— Begin —

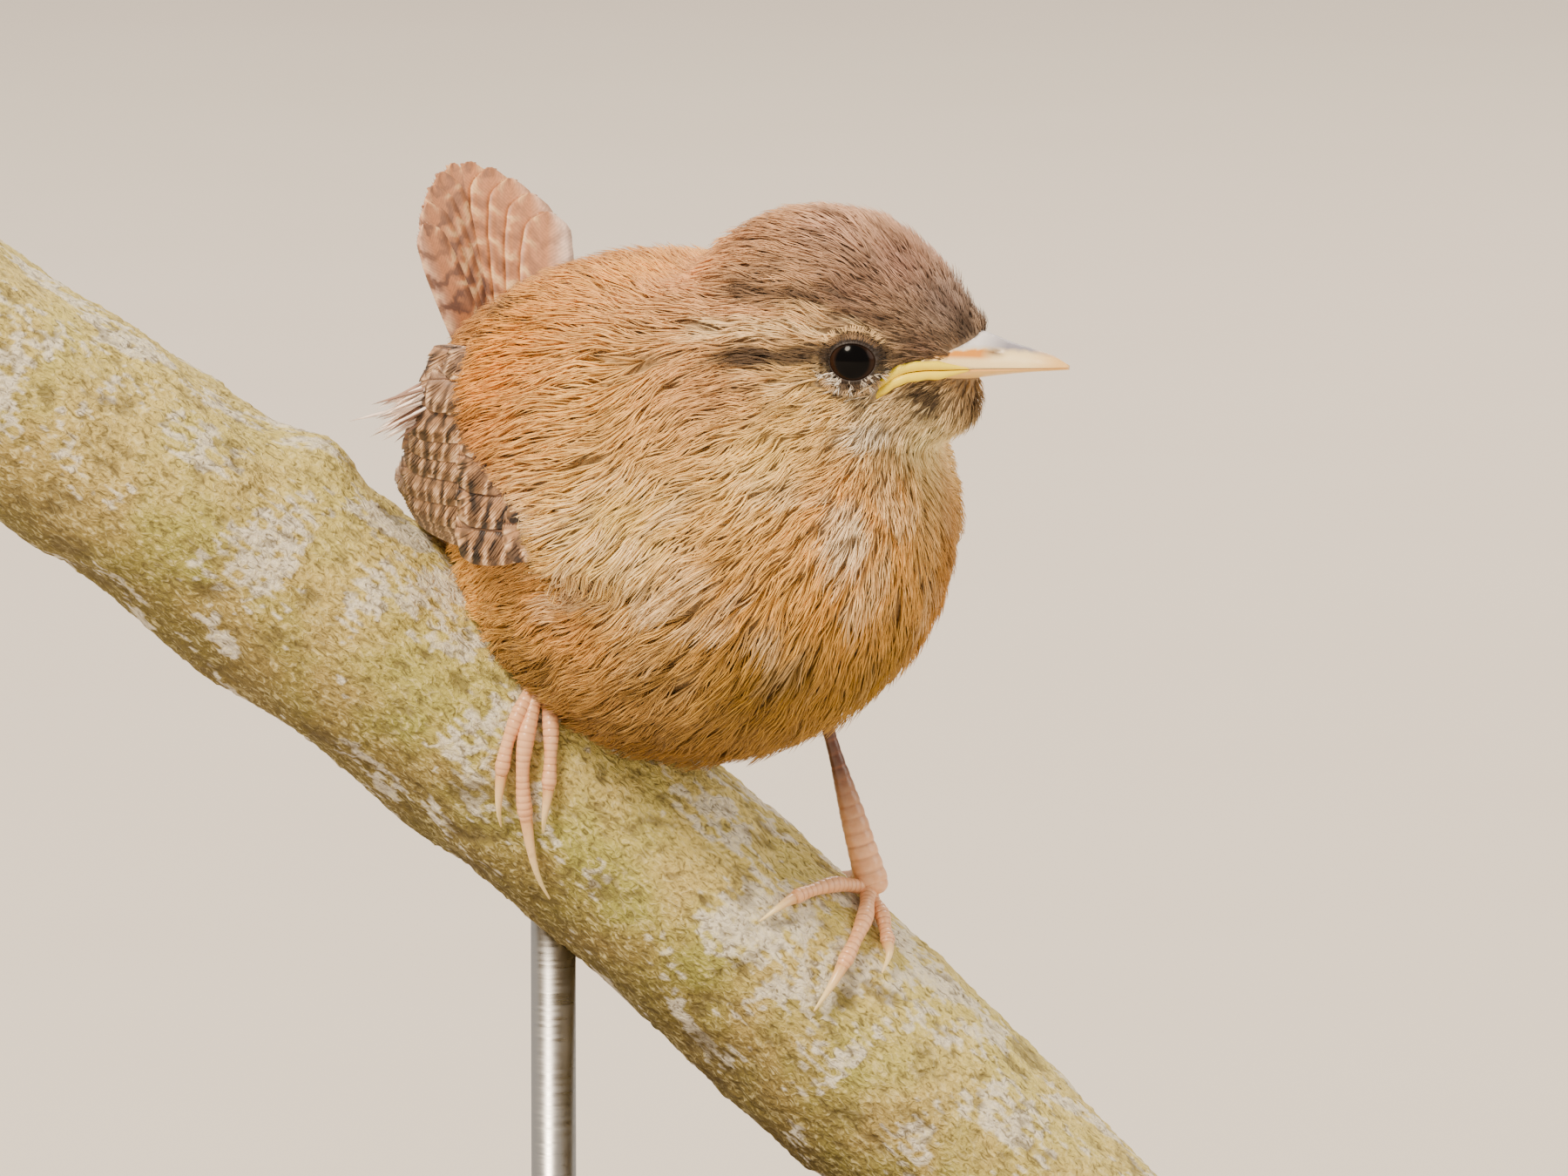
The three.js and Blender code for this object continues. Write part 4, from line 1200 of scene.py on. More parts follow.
def eye_shape(side):
    """An eyeball, with the angle of each of its points from the way that it looks."""
    middle, way = EYES[side]
    points, triangles = round_ball(EYE_DETAIL)
    gaze = np.arccos(np.clip(points @ way, -1, 1))
    return middle + points * EYE["radius"], outward(points, triangles), {"gaze": gaze}


def lid_shape(side):
    """The lids: a thin dark rim on the eyeball, and beaded skin from there out under the feathers."""
    middle, way = EYES[side]
    across, up = lid_axes(way)
    turn = np.linspace(0, 2 * np.pi, LID_BEADS * 6, endpoint=False)
    inner = opening_radius(turn)
    bead = np.cos(LID_BEADS * turn)
    out = np.cos(turn)[:, None] * across + np.sin(turn)[:, None] * up
    rings = []
    for k, (beyond, rise) in enumerate(LID_PROFILE):
        radius = inner + beyond
        on_ball = np.sqrt(np.maximum(EYE["radius"] ** 2 - radius**2, 0))
        ahead = on_ball + rise + (0.02 * bead if k in BEADED else 0)
        rings.append(middle + out * radius[:, None] + way * ahead[:, None])
    points = np.stack(rings, axis=1)
    n, m = points.shape[:2]
    i, j = np.meshgrid(np.arange(n), np.arange(m), indexing="ij")
    a, b = (i * m + j).ravel(), (i * m + (j + 1) % m).ravel()
    c, d = (((i + 1) % n) * m + (j + 1) % m).ravel(), (((i + 1) % n) * m + j).ravel()
    triangles = np.concatenate([np.stack([a, b, c], 1), np.stack([a, c, d], 1)])
    points = points.reshape(-1, 3)
    beads = np.where(np.isin(np.arange(m), BEADED), bead[:, None], -1).reshape(-1)
    return points, outward(points, triangles), {"bead": beads}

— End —

#### WHAT YOU HAVE TO DO
Your answer should be exactly the lines of the data above, from the first through the line containing "return middle +".

#### ANSWER BELOW
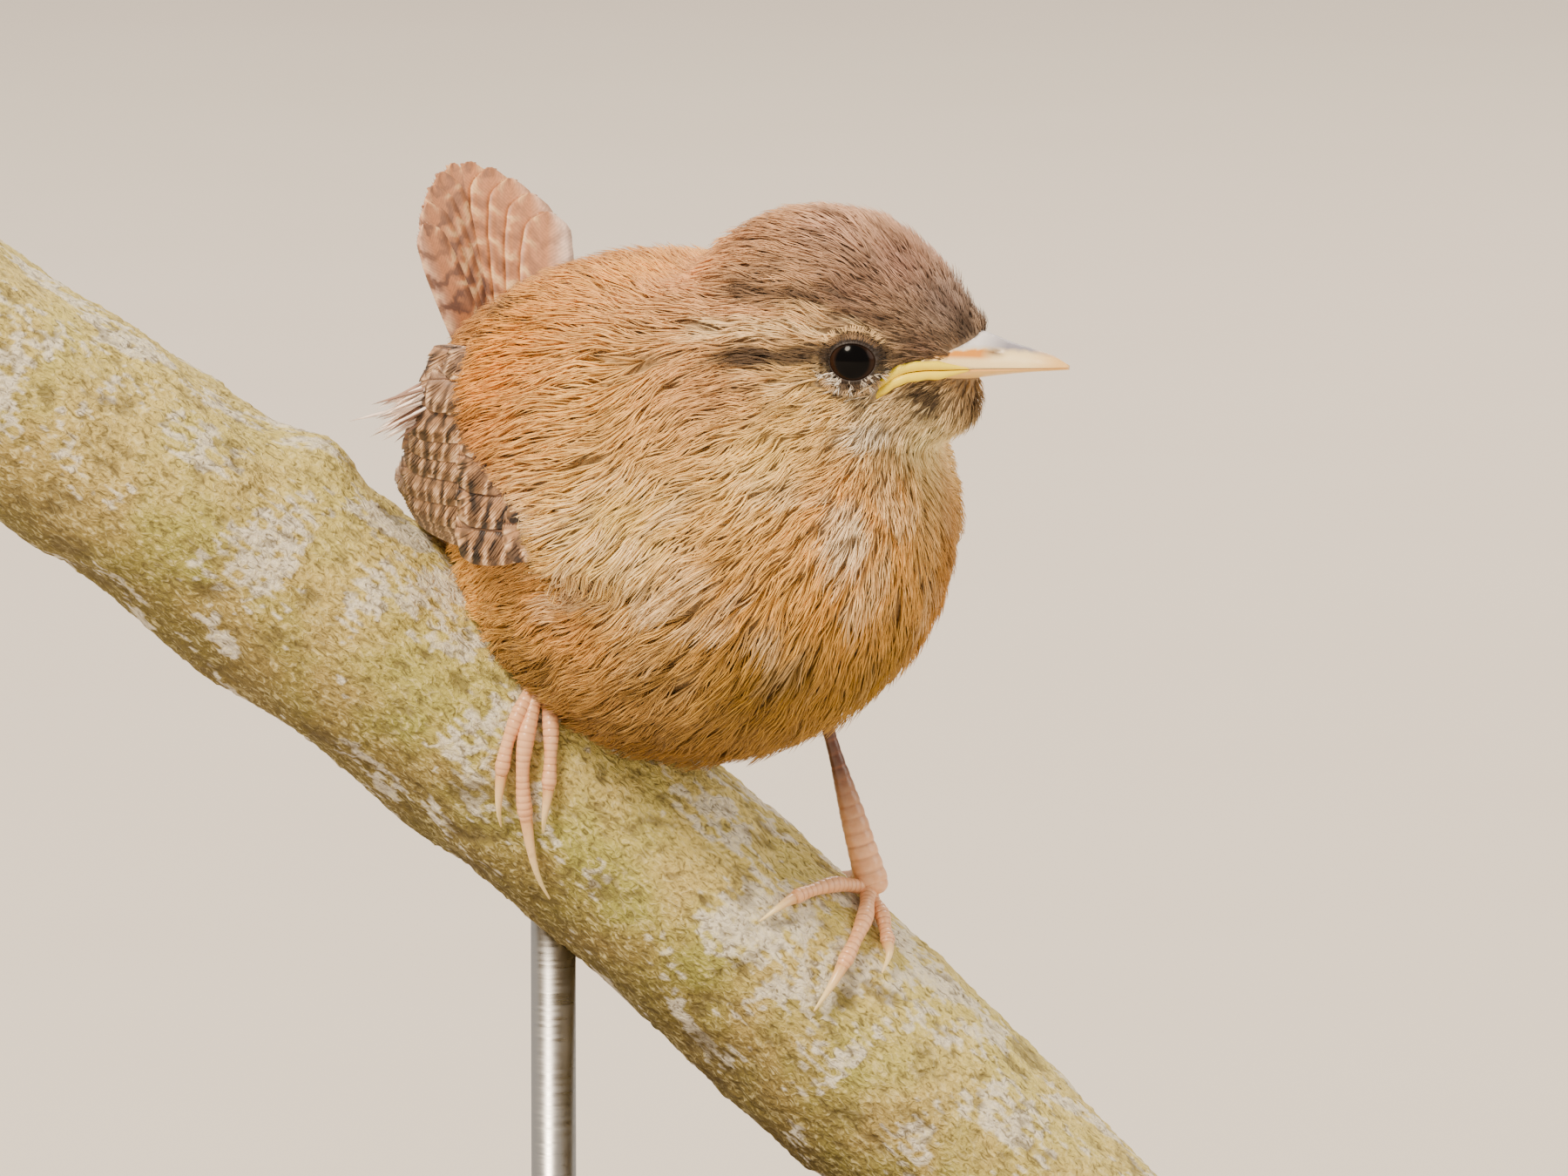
The three.js and Blender code for this object continues. Write part 4, from line 1200 of scene.py on. More parts follow.
def eye_shape(side):
    """An eyeball, with the angle of each of its points from the way that it looks."""
    middle, way = EYES[side]
    points, triangles = round_ball(EYE_DETAIL)
    gaze = np.arccos(np.clip(points @ way, -1, 1))
    return middle + points * EYE["radius"], outward(points, triangles), {"gaze": gaze}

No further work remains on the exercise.